One aircraft, G-ABBE, was fitted with floats and evaluated as a seaplane in 1931. It was converted back to a landplane and later sold in New Zealand, where it was renumbered as ZK-ACQ.
A second aircraft, G-ABHD, was sold to Australia where it was renumbered as VH-UQD.
A third aircraft, G-ACHG, was sold to Denmark where it was renumbered as OY-DUK.

One aircraft, G-ABST, was built to test a new air-cooled Napier engine (later knowns as the Javelin). The second prototype G-AAWY was also used by Cirrus Aero Engines as an engine test bed. Production of the Arrow ended in 1933.

==Production==
Two prototypes and 13 production aircraft were built at Weston, Southampton, and after 20 February 1931 at East Cowes, Isle of Wight.

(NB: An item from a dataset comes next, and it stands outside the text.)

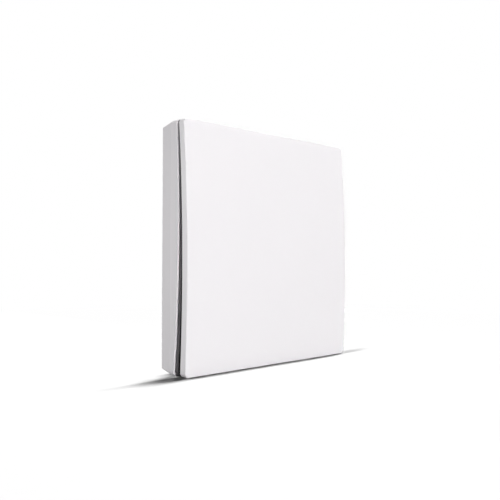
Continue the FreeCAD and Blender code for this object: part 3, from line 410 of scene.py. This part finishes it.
def make_lights(floors):
    not_floor = collection_of("not_floor", *(part.objects[0] for part in floors.values()))
    for part in not_floor.collection_objects:
        part.light_linking.link_state = "EXCLUDE"
    rocker = collection_of("rocker_alone", nodes["rocker"])
    front = collection_of("rocker_and_frame", nodes["rocker"], nodes["inner_frame"])
    # Long strips above the floor, drawn out along the plate's width. Each lights one part of the
    # floor, where it leaves the dark line under the rocker or a thin shadow beyond an end.
    # Name, part of the floor, what shades it, x, y, width, depth and watts
    strips = (("left", "left", rocker, 0.52, -0.01, 0.48, 0.04, 52),
              ("left_frame", "left", front, 0.32, 0.07, 0.32, 0.10, 101),
              ("middle", "middle", front, 0.45, 0.07, 0.90, 0.10, 155),
              ("right_low", "right", rocker, -0.30, 0.0, 0.30, 0.06, 55),
              ("right_high", "right", rocker, 0.25, 0.0, 0.30, 0.06, 85))
    for name, part, shades, x, y, width, depth, watts in strips:
        strip = make_light("strip_" + name, (x, y, STRIP_HEIGHT), width, depth, watts,
                           floors[part])
        strip.light_linking.blocker_collection = shades
    # Soft boxes for the switch itself: name, place, aim, width, depth and watts
    centre = (0, 0, 0)
    boxes = (("above", (0.35, -0.1, 1.5), (0.1, -0.1, 0), 0.7, 0.8, 17.5),
             ("front_left", (-0.36, -1.45, 0), centre, 0.3, 0.3, 31),
             ("left_behind", (-0.75, 1.30, 0), centre, 0.4, 0.4, 20.3),
             ("left", (-1.48, 0.20, 0), centre, 0.4, 0.4, 1.5),
             ("right", (1.48, 0.26, 0), centre, 0.4, 0.4, 12))
    for name, place, aim, width, depth, watts in boxes:
        make_light(name, place, width, depth, watts, not_floor, aim)


def make_camera():
    """Pinhole camera fitted to the photograph's outlines of the plate."""
    focal_px = 666.44
    image_px = 500
    azimuth = math.radians(-45.443)
    pitch = math.radians(0.705)
    roll = math.radians(0.220)
    place = (-0.183865, -0.182986, -0.003472)
    data = bpy.data.cameras.new("camera")
    data.sensor_width = 36.0
    data.lens = focal_px / image_px * data.sensor_width
    data.clip_start = 0.01
    camera = bpy.data.objects.new("camera", data)
    ahead = Vector((-math.sin(azimuth) * math.cos(pitch), math.cos(azimuth) * math.cos(pitch),
                    math.sin(pitch)))
    level = Vector((math.cos(azimuth), math.sin(azimuth), 0))
    upright = level.cross(ahead)
    across = level * math.cos(roll) + upright * math.sin(roll)
    upward = upright * math.cos(roll) - level * math.sin(roll)
    turn = Matrix((across, upward, -ahead)).transposed()
    camera.matrix_world = Matrix.Translation(place) @ turn.to_4x4()
    bpy.context.scene.collection.objects.link(camera)
    bpy.context.scene.camera = camera


dress()
make_lights(make_floor())
make_backdrop()
make_camera()
bpy.context.scene.view_settings.view_transform = "Standard"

 Tail Number	 Model Serial Location
  G-AAWY		Spartan Arrow	51	United Kingdom
  G-AAWZ		Spartan Arrow	52	United Kingdom
  G-ABBE		Spartan Arrow	75	United Kingdom
  K-ACQ		Spartan Arrow	75	 New Zealand
  G-ABKL		Spartan Arrow	76	United Kingdom
  G-ABGW		Spartan Arrow	77	United Kingdom
  G-ABWP		Spartan Arrow	78	United Kingdom
  G-ABWR		Spartan Arrow	79	United Kingdom
  G-ABHD		Spartan Arrow	80	United Kingdom
  VH-UQD		Spartan Arrow	80	 Australia
  G-ABHR		Spartan Arrow	81	United Kingdom
  G-ABMK		Spartan Arrow	82	United Kingdom
  G-ABOB		Spartan Arrow	83	United Kingdom
  G-ACHE		Spartan Arrow	84	United Kingdom
  G-ACHF		Spartan Arrow	85	United Kingdom
  G-ACHG		Spartan Arrow	86	United Kingdom
  OY-DUK		Spartan Arrow	86	 Denmark
  G-ABST		Spartan Arrow	87	United Kingdom

==Operators==
The aircraft was operated by flying clubs and private individuals:

- Australia
- Denmark
- New Zealand
- Norway
- Sweden
- United Kingdom

==Surviving aircraft==
G-ABWP a Cirrus Hermes II powered Arrow (constructor's number 78) survives in flying condition based at Redhill Aerodrome in England.